130. A refreshingly different architect-designed contemporary bungalow at 751 Niagara Boulevard in Fort Erie.
131. Bertie Hall, a.k.a. the Forsyth-Pattison-Kilbridge house (built 1834), 657 Niagara Boulevard at Phipps Street, has many interesting associations, not all of them verifiable. William Forsyth (1771-1841), who built it, was a colourful if shady character who had a large part to play in the early commercialization of Niagara Falls. One of his outrageous stunts involved sending a schooner with a cargo of living animals over the Falls in 1827 in front of an audience of 10,000. The plaque (left) by the door would seem to indicate that the house honourably participated in the abolitionist movement, but this has recently been cast into serious doubt. “’We did not find any evidence that Bertie Hall was ever associated with the Underground Railway,’ explained Niagara Parks Commission (NPC) CEO David Adames. A large plaque in front of Bertie Hall was recently removed by the NPC, and Adames confirmed it was taken away because the information on the plaque was a false account of history that never happened. While there is evidence that other places in Fort Erie played a role in helping Black slaves escape to freedom from Buffalo and into Canada, the oft-repeated story about Bertie Hall is simply untrue”: James Culic, “Fort Erie’s False Black History Tale Quietly Corrected,” Fort Erie Post (28 April 2021). It seems more likely that any smuggling associated with Bertie Hall had far less altruistic purposes. It is possible that Bertie Hall may have been occupied by Fenians or the basement used to house Fenian prisoners of war during the Raid of 1866, when about 1,000 Irish-Americans, mostly veterans of the Civil War, briefly invaded the Fort Erie area to pressure the British for Irish independence. From 1982-2010 Bertie Hall housed a dollhouse museum, which closed when it became too expensive to maintain, the collection then being auctioned off. Since the dollhouses departed, there have been many reports of paranormal phenomena experienced in Bertie Hall, which sceptics might view as having been inspired by the “haunted dollhouse” meme in popular horror film. Currently the building houses the archives of the Niagara Parks Commission. Unless new counterevidence emerges soon, expect to see that Underground Railroad plaque removed in the near future. See Girl in Niagara’s photoblog post, “Haunted Bertie Hall and the Underground Railroad in Niagara” (3 March 2021) for links to more information about Bertie Hall.

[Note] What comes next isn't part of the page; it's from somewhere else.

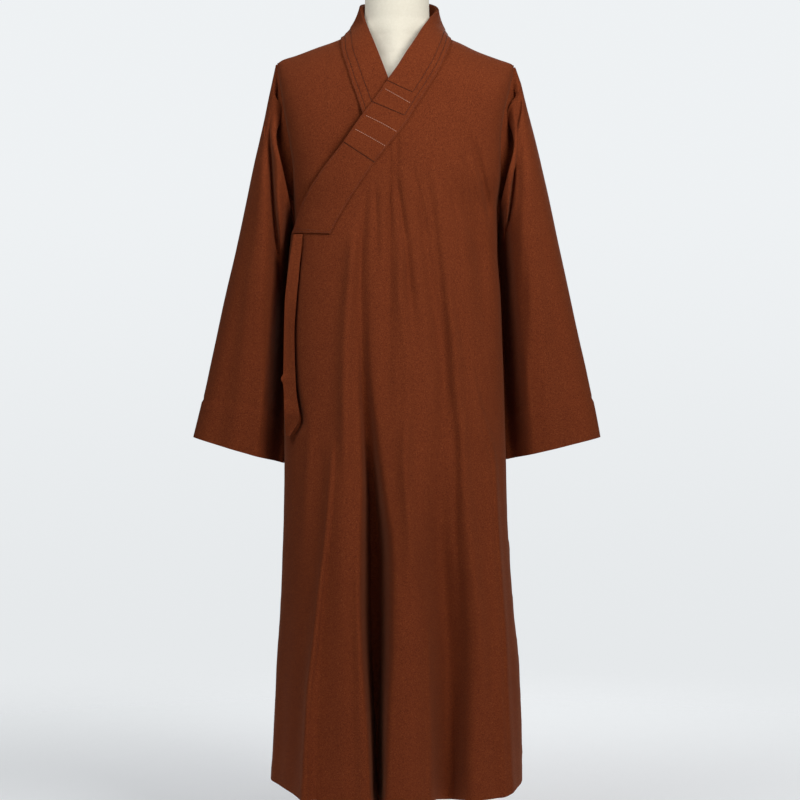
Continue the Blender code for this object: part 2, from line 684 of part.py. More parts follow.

132. A low metal bridge over Niagara Boulevard (upper image) blocks the progress of large vehicles: a too-tall camper van is having to make a U-turn as we arrive at this spot. This is the International Railway Bridge that crosses from here in Bridgeburg, ON to Black Rock, NY on the US mainland. The challenges to the engineers of this bridge were considerable: the River is up to 14 metres deep here, the current is strong, and in winter the bridge had to withstand ice floes sweeping downriver from Lake Erie. However, it was completed in 1873 without loss of life, and is still in use by freight trains on CN and CPR lines. The section of bridge visible in the lower image is almost 600 metres long, and there’s another more than 500 m of it across Unity Island, over the Black Rock Canal, and into Black Rock itself. A pedestrian walkway on the bridge was closed in 1900. In July 1903 Big Ed Delahanty (1867-1903), a baseball power hitter latterly with the Washington Senators, was forcibly removed from a passenger train as it was crossing this bridge for being drunk, disorderly, and brandishing a razor. His body was found at the foot of Niagara Falls two weeks later.
133. The Fort Erie Underwater Recovery Unit was founded in 1961 to assist in the recovery of people and property lost in the River and vicinity. These days the FEURU is a private scuba diving club with its HQ in an old pumping station on the riverbank. Its website reports: “While we still provide the public with underwater search and rescue operations, we do so purely on a voluntary basis.”
134. A gleaming black four-door Chevy Impala (1966 or thereabouts) with a stuffed panda in a rear passenger seat stands in a driveway on Niagara Boulevard. They don’t make them like this any more.
135. This bar in Fort Erie is well named. Whoever He is, He’s definitely NOT Here any more, as the place is now permanently closed.
136. St. Paul’s Anglican Church in Fort Erie dates from 1893. There was a wooden church on this site as early as 1821, then a stone church was constructed in 1881, only to be destroyed by an explosion and fire in 1892. The current stone church is a close replica of the previous one. Incidentally, Fort Erie (the town) was first incorporated as Waterloo in 1857, and amalgamated with Bridgeburg in 1932 to become the basis of the present-day town of Fort Erie.